#### What to work on
Scan the data for "type" and copy the lines it appears in.

**** Listing

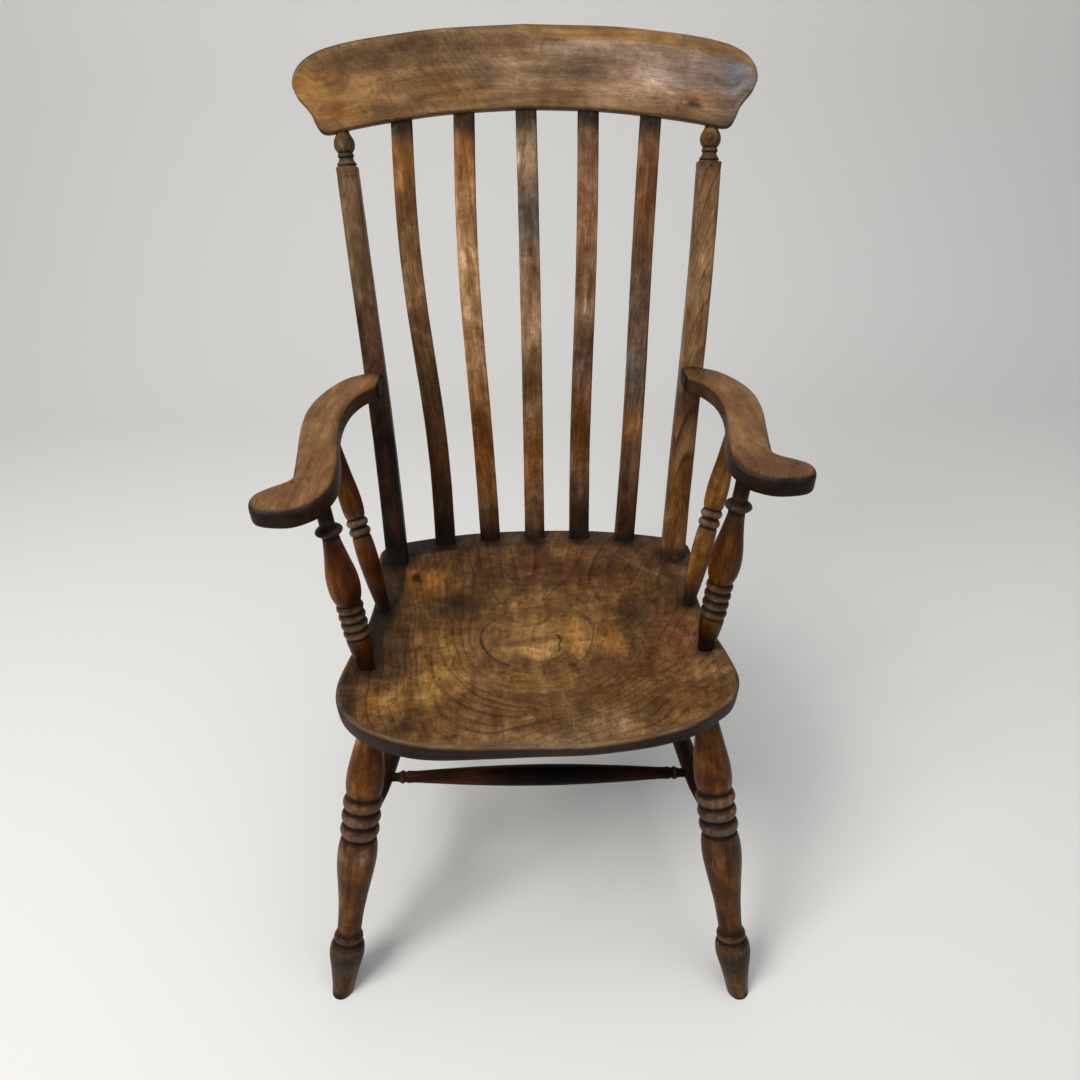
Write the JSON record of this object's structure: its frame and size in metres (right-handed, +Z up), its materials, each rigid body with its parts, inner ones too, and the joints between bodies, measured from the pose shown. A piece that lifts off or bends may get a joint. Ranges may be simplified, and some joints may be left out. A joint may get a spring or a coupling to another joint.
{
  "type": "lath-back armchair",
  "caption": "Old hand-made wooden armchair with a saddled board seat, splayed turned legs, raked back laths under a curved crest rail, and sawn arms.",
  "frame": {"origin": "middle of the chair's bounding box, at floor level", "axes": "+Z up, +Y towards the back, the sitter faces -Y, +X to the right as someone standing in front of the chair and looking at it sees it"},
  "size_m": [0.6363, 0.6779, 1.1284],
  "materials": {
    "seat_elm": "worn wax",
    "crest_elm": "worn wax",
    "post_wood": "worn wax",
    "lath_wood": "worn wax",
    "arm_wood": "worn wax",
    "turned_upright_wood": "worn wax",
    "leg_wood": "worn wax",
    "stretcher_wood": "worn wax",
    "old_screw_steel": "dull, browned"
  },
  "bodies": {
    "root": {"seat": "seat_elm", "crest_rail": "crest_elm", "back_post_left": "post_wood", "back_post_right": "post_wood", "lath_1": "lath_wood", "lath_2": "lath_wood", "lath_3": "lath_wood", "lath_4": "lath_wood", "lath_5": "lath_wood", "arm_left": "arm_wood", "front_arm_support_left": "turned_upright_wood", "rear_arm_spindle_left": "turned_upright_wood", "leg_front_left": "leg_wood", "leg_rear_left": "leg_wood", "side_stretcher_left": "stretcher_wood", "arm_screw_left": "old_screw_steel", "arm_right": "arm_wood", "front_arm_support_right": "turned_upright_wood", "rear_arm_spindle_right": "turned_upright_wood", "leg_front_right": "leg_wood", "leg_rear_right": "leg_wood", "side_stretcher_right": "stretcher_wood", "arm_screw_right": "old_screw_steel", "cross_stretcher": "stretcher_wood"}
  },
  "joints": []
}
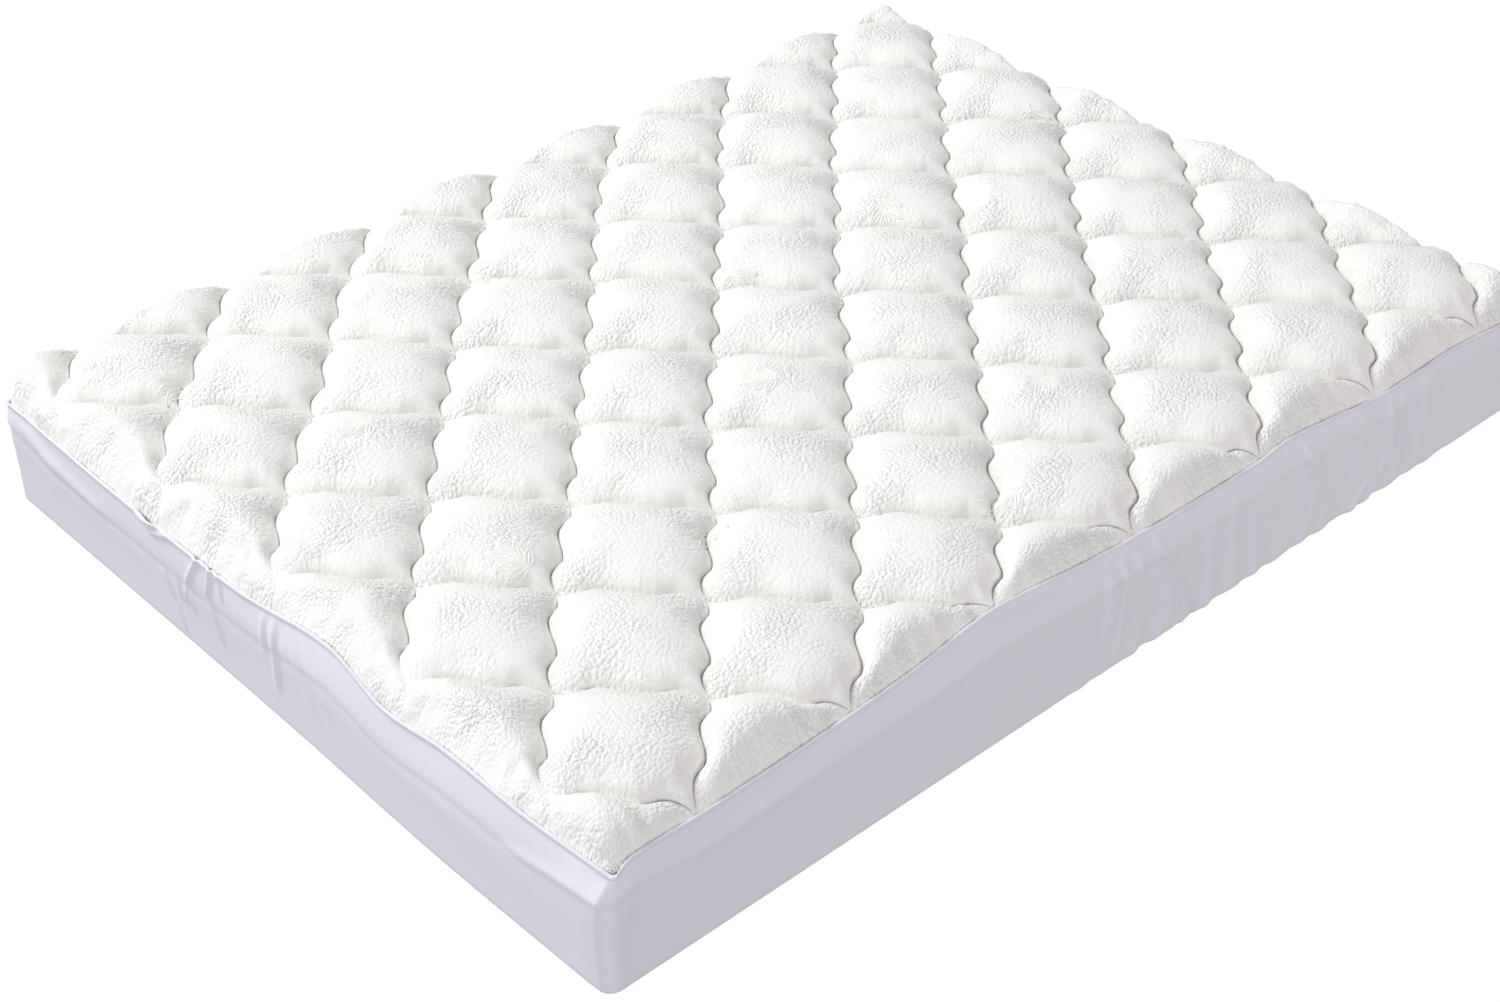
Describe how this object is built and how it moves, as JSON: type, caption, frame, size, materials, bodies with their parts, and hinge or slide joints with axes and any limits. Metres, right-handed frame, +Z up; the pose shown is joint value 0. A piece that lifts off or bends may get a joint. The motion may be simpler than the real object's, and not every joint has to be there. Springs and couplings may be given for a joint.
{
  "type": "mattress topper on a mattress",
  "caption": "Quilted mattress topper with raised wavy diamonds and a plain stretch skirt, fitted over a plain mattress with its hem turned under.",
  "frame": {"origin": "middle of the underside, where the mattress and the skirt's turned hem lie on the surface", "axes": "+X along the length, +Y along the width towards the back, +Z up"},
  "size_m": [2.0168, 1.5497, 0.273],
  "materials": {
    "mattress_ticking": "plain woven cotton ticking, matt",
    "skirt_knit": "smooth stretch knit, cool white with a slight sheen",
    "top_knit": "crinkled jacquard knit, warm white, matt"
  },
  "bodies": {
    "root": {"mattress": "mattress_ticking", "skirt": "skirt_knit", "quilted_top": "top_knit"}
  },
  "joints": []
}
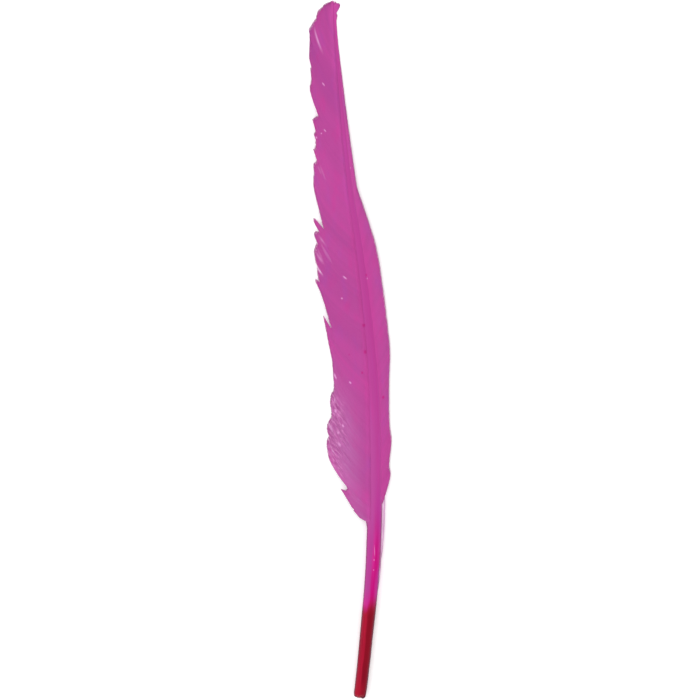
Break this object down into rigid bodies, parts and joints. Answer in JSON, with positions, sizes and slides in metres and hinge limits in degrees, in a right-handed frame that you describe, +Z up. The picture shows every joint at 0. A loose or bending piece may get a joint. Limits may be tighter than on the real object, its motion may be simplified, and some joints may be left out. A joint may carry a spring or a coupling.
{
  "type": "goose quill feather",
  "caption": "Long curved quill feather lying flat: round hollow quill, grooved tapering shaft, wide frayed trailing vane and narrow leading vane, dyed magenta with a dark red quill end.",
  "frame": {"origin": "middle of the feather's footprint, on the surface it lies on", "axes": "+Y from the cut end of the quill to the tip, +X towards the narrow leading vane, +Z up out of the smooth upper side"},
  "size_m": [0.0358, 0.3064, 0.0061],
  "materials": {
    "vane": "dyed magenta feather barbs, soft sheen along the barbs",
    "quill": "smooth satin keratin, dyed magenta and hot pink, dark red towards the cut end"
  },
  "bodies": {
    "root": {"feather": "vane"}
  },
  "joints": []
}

********
**** Listing

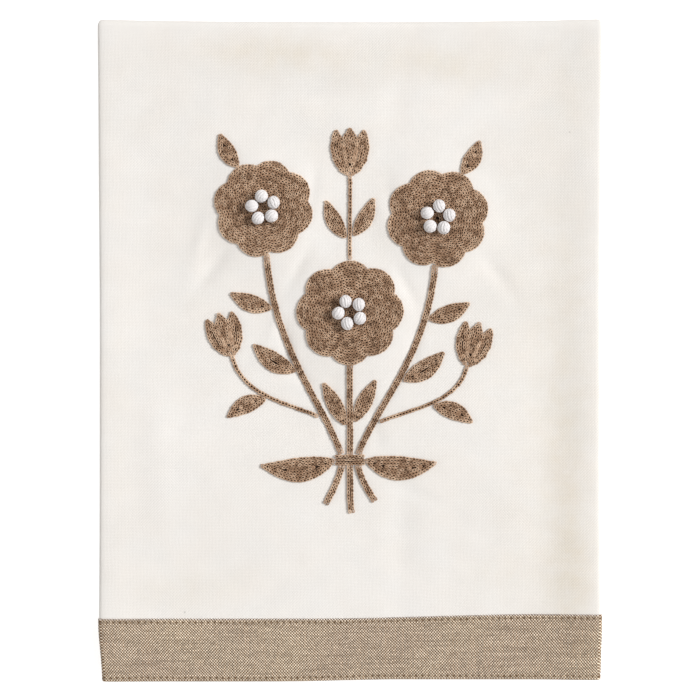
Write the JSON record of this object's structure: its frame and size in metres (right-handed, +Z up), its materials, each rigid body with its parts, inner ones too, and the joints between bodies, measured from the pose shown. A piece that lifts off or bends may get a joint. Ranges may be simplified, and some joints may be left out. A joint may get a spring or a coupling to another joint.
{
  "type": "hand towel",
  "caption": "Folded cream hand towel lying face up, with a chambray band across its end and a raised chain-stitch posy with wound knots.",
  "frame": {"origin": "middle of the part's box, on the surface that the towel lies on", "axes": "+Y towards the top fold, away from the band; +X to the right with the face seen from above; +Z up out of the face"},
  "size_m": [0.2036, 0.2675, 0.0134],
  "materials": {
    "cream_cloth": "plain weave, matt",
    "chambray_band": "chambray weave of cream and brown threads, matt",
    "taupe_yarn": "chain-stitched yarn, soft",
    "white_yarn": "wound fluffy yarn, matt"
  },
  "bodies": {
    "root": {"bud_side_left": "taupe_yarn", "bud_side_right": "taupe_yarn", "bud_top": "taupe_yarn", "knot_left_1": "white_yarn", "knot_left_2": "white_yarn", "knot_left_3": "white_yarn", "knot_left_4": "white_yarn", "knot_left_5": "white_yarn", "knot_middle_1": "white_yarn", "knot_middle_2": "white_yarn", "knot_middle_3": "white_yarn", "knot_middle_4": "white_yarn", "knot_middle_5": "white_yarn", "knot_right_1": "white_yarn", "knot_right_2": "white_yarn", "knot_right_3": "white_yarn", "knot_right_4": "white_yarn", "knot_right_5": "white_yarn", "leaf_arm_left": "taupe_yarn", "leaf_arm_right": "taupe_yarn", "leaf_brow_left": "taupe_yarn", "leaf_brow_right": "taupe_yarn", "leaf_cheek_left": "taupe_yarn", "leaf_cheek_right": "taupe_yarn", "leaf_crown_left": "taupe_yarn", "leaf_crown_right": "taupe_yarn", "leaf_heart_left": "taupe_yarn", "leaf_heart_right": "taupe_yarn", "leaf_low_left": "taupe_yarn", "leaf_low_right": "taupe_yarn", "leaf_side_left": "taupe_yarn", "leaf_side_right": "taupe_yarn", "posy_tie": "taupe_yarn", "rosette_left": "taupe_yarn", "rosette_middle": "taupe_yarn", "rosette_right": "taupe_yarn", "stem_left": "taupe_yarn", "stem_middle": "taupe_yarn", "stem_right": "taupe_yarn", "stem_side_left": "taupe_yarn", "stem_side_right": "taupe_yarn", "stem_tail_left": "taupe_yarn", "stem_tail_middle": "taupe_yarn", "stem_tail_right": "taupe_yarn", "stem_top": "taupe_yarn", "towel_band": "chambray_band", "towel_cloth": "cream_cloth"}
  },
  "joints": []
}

********

#### Exercise response
  "type": "lath-back armchair",
Describe how this object is built and how it moves, as JSON: type, caption, frame, size, materials, bodies with their parts, and hinge or slide joints with axes and any limits. Metres, right-handed frame, +Z up; the pose shown is joint value 0. A piece that lifts off or bends may get a joint. The motion may be simpler than the real object's, and not every joint has to be there. Springs and couplings may be given for a joint.
  "type": "mattress topper on a mattress",
  "type": "goose quill feather",
  "type": "hand towel",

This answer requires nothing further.